November 18th, 2012 at 4:30 PM ^

It's availablein NYC but not on the basic digital tier, which means only Big Ten fans willing to shell out extra get it (or switch to FIOS). The idea behind any of these schools is to be able to extract revenue from people who couldn't care less about the channel, in the manner of all the barely watched channels that come on basic cable.

jcorqian

November 18th, 2012 at 4:35 PM ^

I wouldn't say it's commonly available.  Here in NYC I believe only Time Warner and a few other providers carry it.  I have RCN and I can't get Big Ten Network, so have to stream or watch games at other peoples' places.

If they added some more East Coast schools, I'm assuming the other cable carriers will pick up BTN as well.

Belisarius

November 18th, 2012 at 4:18 PM ^

The counter to that is that you NEED a demand to make the BTN a standard part of the package.
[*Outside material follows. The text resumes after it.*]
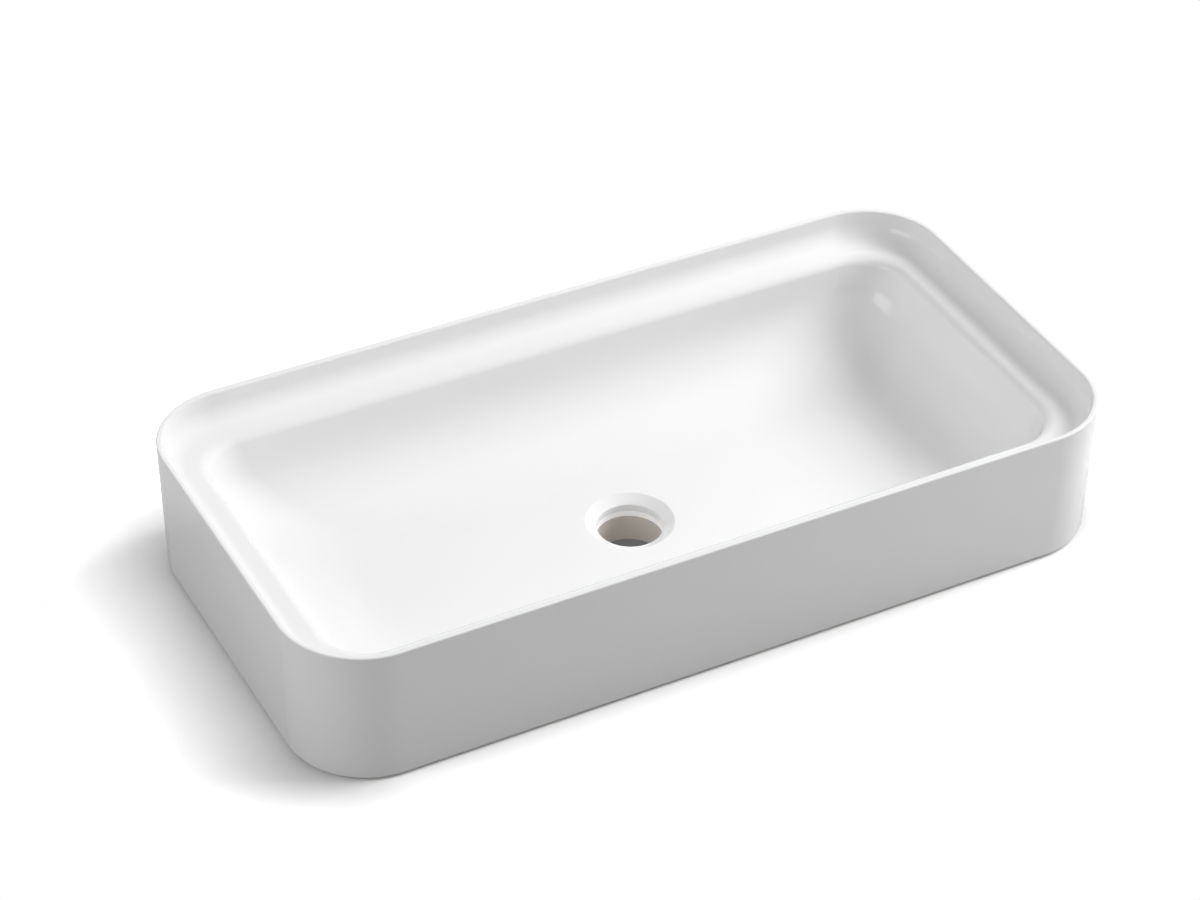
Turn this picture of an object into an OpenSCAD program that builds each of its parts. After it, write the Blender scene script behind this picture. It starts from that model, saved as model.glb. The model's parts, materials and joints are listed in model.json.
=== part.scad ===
// Countertop washbasin: a deep rounded rectangular vessel of white glazed ceramic.
// Its cast members are separate solids that meet face to face.
// Millimetres, +Z up, +X along the length, origin at the middle of the foot, on the counter.

/* [Overall] */
// Length over the rim
basin_length = 600; // [480:1:900]
// Width over the rim
basin_width = 304; // [260:1:460]
// Height from the counter to the top of the rim
basin_height = 102; // [98:1:150]
// Radius of the four outer corners in plan
corner_radius = 58; // [50:1:80]
// Inward lean of each end wall from rim to foot
end_draft = 2.6; // [0:0.1:6]
// Inward lean of each long wall from rim to foot
side_draft = 0.2; // [0:0.1:6]

/* [Rim and ledge] */
// Thickness of the rim across its top, before its edges are rounded
rim_thickness = 4; // [3.8:0.1:6]
// Fall of the rim's top towards the inside, in degrees
rim_top_slope = 10; // [2:1:14]
// Radius that rounds the rim's outer edge
rim_outer_radius = 1; // [0.8:0.1:1.6]
// Radius that rounds the rim's inner edge
rim_inner_radius = 1.8; // [1:0.1:2]
// Slope of the inner face below the rim, from level, in degrees
inner_face_slope = 80; // [70:1:88]
// Radius of the hollow between the inner face and the ledge
ledge_cove_radius = 14; // [6:0.5:16]
// Distance of the bowl's upper edge from the outside of the rim
bowl_edge_inset = 31.5; // [31:0.5:42]
// Drop from the top of the rim to the bowl's upper edge
bowl_edge_drop = 21.5; // [19:0.5:28]
// Fall of the ledge towards the bowl, in degrees
ledge_slope = 5; // [2:1:8]
// Level of the ledge's underside, below the top of the rim
ledge_underside_drop = 30; // [29:0.5:36]
// Distance of the seam between ledge and bowl from the outside of the rim
ledge_seam_inset = 25; // [24.5:0.5:25.5]

/* [Bowl] */
// Thickness of the bowl's wall
wall_thickness = 9; // [7:0.5:10]
// Thickness of the floor at the drain
floor_thickness = 6.5; // [5.5:0.5:7.5]
// Height of the floor above the counter, where the dish has levelled out
floor_height = 11.5; // [11:0.5:20]
// Fall of the last of the floor to the drain
floor_fall = 0.5; // [0.3:0.1:1]
// Radius that rounds the bowl's upper edge
bowl_edge_radius = 7; // [3:0.5:7]
// Slope of the bowl's walls, from level, in degrees
wall_slope = 82; // [78:1:84]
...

Otherwise, people aren't going to sit back and pony up for a station covering a team no one cares about.
It all comes back to the Big East argument: they like to brag about the big media markets they cover, which includes really a lot of major cities. But they can't get a good tv deal because those big cities don't care about the schools and their sports.
I know it's deifferent, as we have the glorious BTN, but again, there has to be demand to make the channel a part of automatic packages, and for any of these schools, that just doesn't exist.